:: GIVEN EXERCISE ::
Copy all records verbatim.

↓

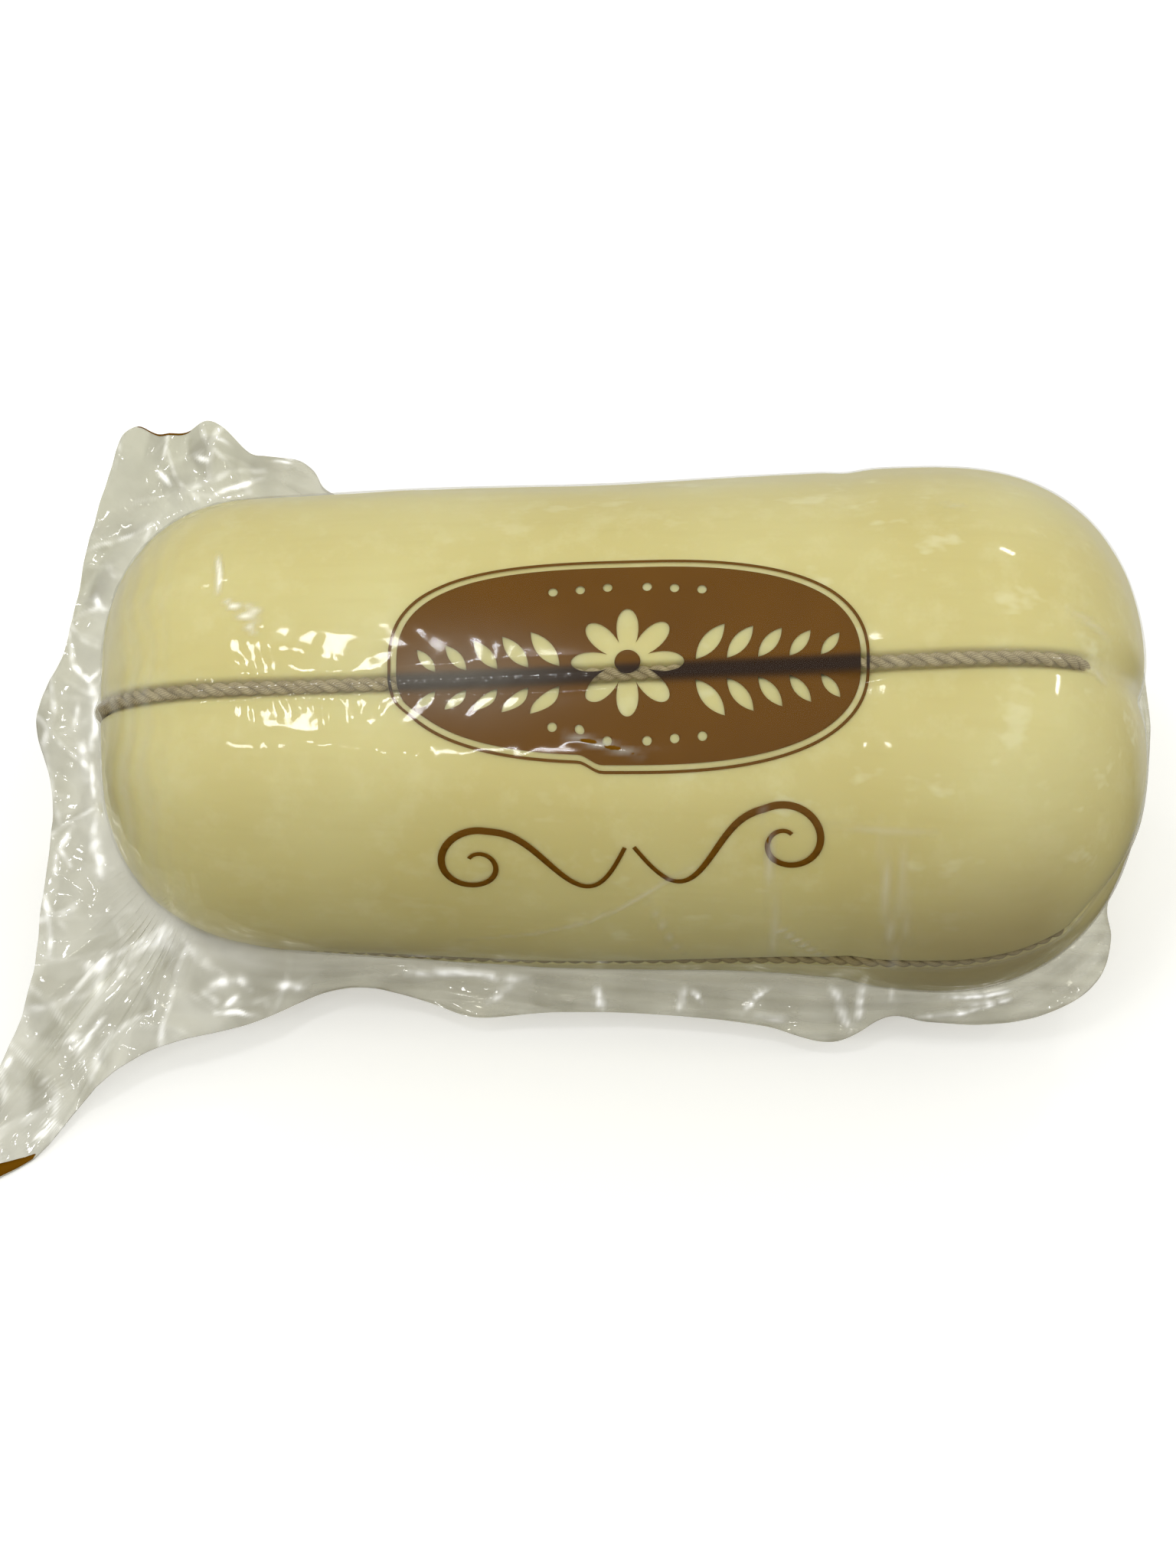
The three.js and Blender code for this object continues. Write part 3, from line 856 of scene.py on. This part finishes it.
# %% [markdown]
# ## The empty bag
# Past the cheese the bag's two layers lie together, crumpled: a wide neck at the left and a narrow
# fin along the lower side. A line of named points gives the outer edge, and the sheet is spun from
# the nearest place on the cheese out to it. Near the cheese the layers part and run onto its surface.
# Crumpled film has flat facets and sharp creases, so its folds are sums of triangle waves in many
# directions, each bent a little by noise.
#
# Each set of folds is the way it runs across in degrees, its length and height in millimetres, and how
# much painted shade sets its two flanks apart. Single sharp creases are lines of (x, s) points in the
# sheet, each whitened and lit up, partly as doubled film and partly as a painted glint, and
# wide waves fan out all round the cheese.

# %% Sizes of the empty bag
BAG_EDGE = [
    (-92.5, 67.3), (-80.6, 61.3), (-73.4, 52.6), (-65.7, 46.5), (-51.3, 42), (-41, 37.8),
    (-35, 37.4), (-27, 39.4), (-20.7, 41.3), (-9, 40.6), (5, 41), (20, 42.5), (29.8, 44.7),
    (37.8, 41.1), (43, 41.9), (51, 42.3), (60, 40.5), (66.6, 36.2), (68.6, 30.3), (68.1, 25.4),
    (72.6, 13.8), (73.7, 4.2), (73.7, -3.6), (72.8, -15.7), (67.6, -28.2), (60, -36.3), (44, -41),
    (4, -39.8), (-38, -37.9), (-43.2, -38.8), (-44.8, -41.2), (-46.6, -42), (-51.3, -40.8),
    (-53.2, -40.6), (-57.2, -43.5), (-59.2, -44), (-62.3, -42.6), (-66, -42.3), (-69.2, -43.6),
    (-71.2, -42.2), (-72.8, -37.2), (-76, -23.6), (-78.4, -10), (-81.9, -0.9), (-79.2, 11.2),
    (-80.5, 27.2), (-82.7, 41), (-88.2, 54.9),
]
FRONT_PLEAT_ANGLE, BACK_PLEAT_ANGLE = -44, 172
NECK_FRONT_ANGLE, NECK_BACK_ANGLE = -30, 152
NECK_FROM, NECK_TO = -62, -37
BEND_FROM, BEND_LENGTH, CORNER_ANGLE = 47, 16, -6
LAYER_HALF = 0.12
ROOT_HALF, ROOT_REACH, ROOT_WIDTH, ROOT_INSET = 3.2, 3.4, 9, 3.2
CRUMPLE, CRUMPLE_REACH = 1.7, 9
NECK_SHARE = 38, 60
BAG_CLEARANCE = 0.3
print("points on the bag's edge:", len(BAG_EDGE))


# %% The edge as a smooth closed line
def smooth_edge(shares):
    """Points at shares of the way along a centripetal Catmull-Rom curve through BAG_EDGE."""
    knots = np.array(BAG_EDGE, float)
    t = np.linspace(0, 1, 40, endpoint=False)[:, None]
    dense = []
    for p in zip(*[np.roll(knots, back, axis=0) for back in (1, 0, -1, -2)]):
        a, b, c = [math.sqrt(np.linalg.norm(p[k + 1] - p[k])) for k in range(3)]
        start = b * ((p[1] - p[0]) / a - (p[2] - p[0]) / (a + b) + (p[2] - p[1]) / b)
        stop = b * ((p[2] - p[1]) / b - (p[3] - p[1]) / (b + c) + (p[3] - p[2]) / c)
        dense.append((2 * t**3 - 3 * t**2 + 1) * p[1] + (t**3 - 2 * t**2 + t) * start
                     + (3 * t**2 - 2 * t**3) * p[2] + (t**3 - t**2) * stop)
    dense = np.concatenate(dense)
    closed = np.vstack([dense, dense[:1]])
    along = np.concatenate([[0], np.cumsum(np.linalg.norm(np.diff(closed, axis=0), axis=1))])
    stops = np.asarray(shares) % 1 * along[-1]
    return np.stack([np.interp(stops, along, closed[:, k]) for k in (0, 1)], -1)


def nearest_on_cheese(points):
    """The foot of each point on the cheese's outline in the plane of the sheet."""
    x, r = stations(260)[:2]
    sides = [np.stack([x, side * r], -1) for side in (1, -1)]
    start = np.concatenate([side[:-1] for side in sides])
    run = np.concatenate([np.diff(side, axis=0) for side in sides])
    offset = points[:, None] - start[None]
    share = np.clip((offset * run).sum(-1) / (run * run).sum(-1), 0, 1)
    feet = start + share[..., None] * run
    nearest = np.linalg.norm(points[:, None] - feet, axis=-1).argmin(1)
    return feet[np.arange(len(points)), nearest]


def sheet_place(x, s):
    """Where s across the sheet lies in a cross-section: y, z and the sheet's slope there."""
    at_body = smoothstep(x, NECK_FROM, NECK_TO)
    back = np.radians(lerp(NECK_BACK_ANGLE, BACK_PLEAT_ANGLE, at_body))
    start = np.radians(lerp(NECK_FRONT_ANGLE, FRONT_PLEAT_ANGLE, at_body))
    bent = np.clip((s - BEND_FROM) / BEND_LENGTH, 0, 1)
    slope = lerp(start, math.radians(CORNER_ANGLE), bent)
    mean = lerp(start, slope, 0.5)
    runs = [(np.minimum(s, BEND_FROM), start), (bent * BEND_LENGTH, mean),
            (np.maximum(0, s - BEND_FROM - BEND_LENGTH), slope)]
    y = -sum(run * np.cos(way) for run, way in runs)
    z = sum(run * np.sin(way) for run, way in runs)
    behind = s < 0
    return (np.where(behind, s * np.cos(back), y), np.where(behind, -s * np.sin(back), z),
            np.where(behind, back - math.pi, slope))


round_edge = smooth_edge(np.linspace(0, 1, 400))
print("bag's edge:", round(float(np.linalg.norm(np.diff(round_edge, axis=0), axis=1).sum())), "mm round")


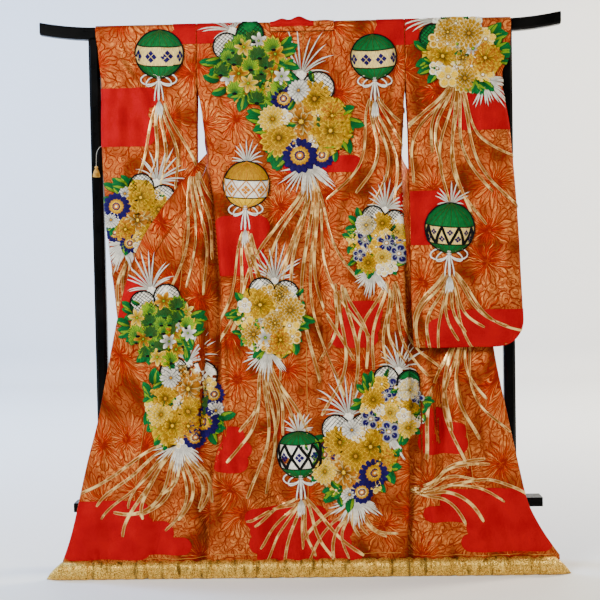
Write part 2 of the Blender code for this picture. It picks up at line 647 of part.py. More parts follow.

↑

:: PROBLEM SOLUTION ::
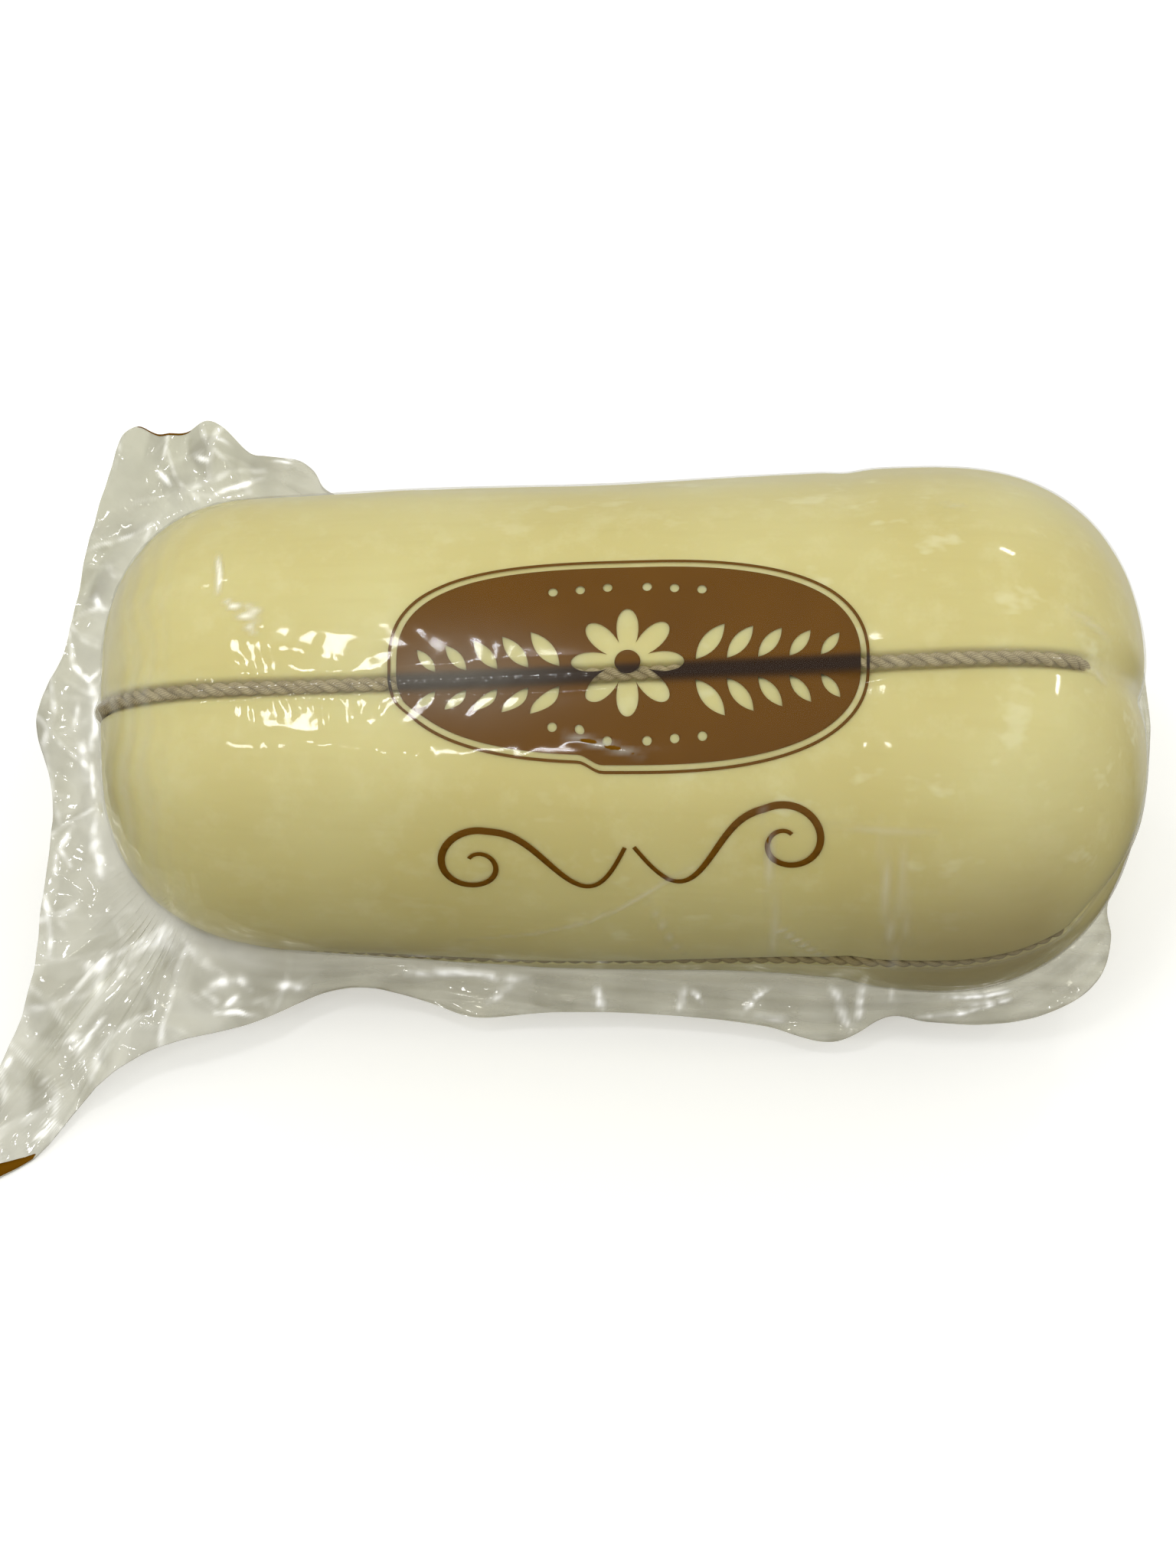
The three.js and Blender code for this object continues. Write part 3, from line 856 of scene.py on. This part finishes it.
# %% [markdown]
# ## The empty bag
# Past the cheese the bag's two layers lie together, crumpled: a wide neck at the left and a narrow
# fin along the lower side. A line of named points gives the outer edge, and the sheet is spun from
# the nearest place on the cheese out to it. Near the cheese the layers part and run onto its surface.
# Crumpled film has flat facets and sharp creases, so its folds are sums of triangle waves in many
# directions, each bent a little by noise.
#
# Each set of folds is the way it runs across in degrees, its length and height in millimetres, and how
# much painted shade sets its two flanks apart. Single sharp creases are lines of (x, s) points in the
# sheet, each whitened and lit up, partly as doubled film and partly as a painted glint, and
# wide waves fan out all round the cheese.

# %% Sizes of the empty bag
BAG_EDGE = [
    (-92.5, 67.3), (-80.6, 61.3), (-73.4, 52.6), (-65.7, 46.5), (-51.3, 42), (-41, 37.8),
    (-35, 37.4), (-27, 39.4), (-20.7, 41.3), (-9, 40.6), (5, 41), (20, 42.5), (29.8, 44.7),
    (37.8, 41.1), (43, 41.9), (51, 42.3), (60, 40.5), (66.6, 36.2), (68.6, 30.3), (68.1, 25.4),
    (72.6, 13.8), (73.7, 4.2), (73.7, -3.6), (72.8, -15.7), (67.6, -28.2), (60, -36.3), (44, -41),
    (4, -39.8), (-38, -37.9), (-43.2, -38.8), (-44.8, -41.2), (-46.6, -42), (-51.3, -40.8),
    (-53.2, -40.6), (-57.2, -43.5), (-59.2, -44), (-62.3, -42.6), (-66, -42.3), (-69.2, -43.6),
    (-71.2, -42.2), (-72.8, -37.2), (-76, -23.6), (-78.4, -10), (-81.9, -0.9), (-79.2, 11.2),
    (-80.5, 27.2), (-82.7, 41), (-88.2, 54.9),
]
FRONT_PLEAT_ANGLE, BACK_PLEAT_ANGLE = -44, 172
NECK_FRONT_ANGLE, NECK_BACK_ANGLE = -30, 152
NECK_FROM, NECK_TO = -62, -37
BEND_FROM, BEND_LENGTH, CORNER_ANGLE = 47, 16, -6
LAYER_HALF = 0.12
ROOT_HALF, ROOT_REACH, ROOT_WIDTH, ROOT_INSET = 3.2, 3.4, 9, 3.2
CRUMPLE, CRUMPLE_REACH = 1.7, 9
NECK_SHARE = 38, 60
BAG_CLEARANCE = 0.3
print("points on the bag's edge:", len(BAG_EDGE))


# %% The edge as a smooth closed line
def smooth_edge(shares):
    """Points at shares of the way along a centripetal Catmull-Rom curve through BAG_EDGE."""
    knots = np.array(BAG_EDGE, float)
    t = np.linspace(0, 1, 40, endpoint=False)[:, None]
    dense = []
    for p in zip(*[np.roll(knots, back, axis=0) for back in (1, 0, -1, -2)]):
        a, b, c = [math.sqrt(np.linalg.norm(p[k + 1] - p[k])) for k in range(3)]
        start = b * ((p[1] - p[0]) / a - (p[2] - p[0]) / (a + b) + (p[2] - p[1]) / b)
        stop = b * ((p[2] - p[1]) / b - (p[3] - p[1]) / (b + c) + (p[3] - p[2]) / c)
        dense.append((2 * t**3 - 3 * t**2 + 1) * p[1] + (t**3 - 2 * t**2 + t) * start
                     + (3 * t**2 - 2 * t**3) * p[2] + (t**3 - t**2) * stop)
    dense = np.concatenate(dense)
    closed = np.vstack([dense, dense[:1]])
    along = np.concatenate([[0], np.cumsum(np.linalg.norm(np.diff(closed, axis=0), axis=1))])
    stops = np.asarray(shares) % 1 * along[-1]
    return np.stack([np.interp(stops, along, closed[:, k]) for k in (0, 1)], -1)


def nearest_on_cheese(points):
    """The foot of each point on the cheese's outline in the plane of the sheet."""
    x, r = stations(260)[:2]
    sides = [np.stack([x, side * r], -1) for side in (1, -1)]
    start = np.concatenate([side[:-1] for side in sides])
    run = np.concatenate([np.diff(side, axis=0) for side in sides])
    offset = points[:, None] - start[None]
    share = np.clip((offset * run).sum(-1) / (run * run).sum(-1), 0, 1)
    feet = start + share[..., None] * run
    nearest = np.linalg.norm(points[:, None] - feet, axis=-1).argmin(1)
    return feet[np.arange(len(points)), nearest]


def sheet_place(x, s):
    """Where s across the sheet lies in a cross-section: y, z and the sheet's slope there."""
    at_body = smoothstep(x, NECK_FROM, NECK_TO)
    back = np.radians(lerp(NECK_BACK_ANGLE, BACK_PLEAT_ANGLE, at_body))
    start = np.radians(lerp(NECK_FRONT_ANGLE, FRONT_PLEAT_ANGLE, at_body))
    bent = np.clip((s - BEND_FROM) / BEND_LENGTH, 0, 1)
    slope = lerp(start, math.radians(CORNER_ANGLE), bent)
    mean = lerp(start, slope, 0.5)
    runs = [(np.minimum(s, BEND_FROM), start), (bent * BEND_LENGTH, mean),
            (np.maximum(0, s - BEND_FROM - BEND_LENGTH), slope)]
    y = -sum(run * np.cos(way) for run, way in runs)
    z = sum(run * np.sin(way) for run, way in runs)
    behind = s < 0
    return (np.where(behind, s * np.cos(back), y), np.where(behind, -s * np.sin(back), z),
            np.where(behind, back - math.pi, slope))


round_edge = smooth_edge(np.linspace(0, 1, 400))
print("bag's edge:", round(float(np.linalg.norm(np.diff(round_edge, axis=0), axis=1).sum())), "mm round")


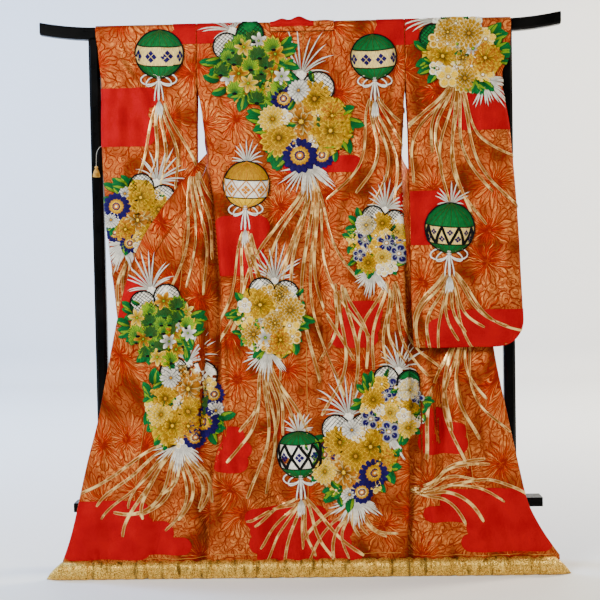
Write part 2 of the Blender code for this picture. It picks up at line 647 of part.py. More parts follow.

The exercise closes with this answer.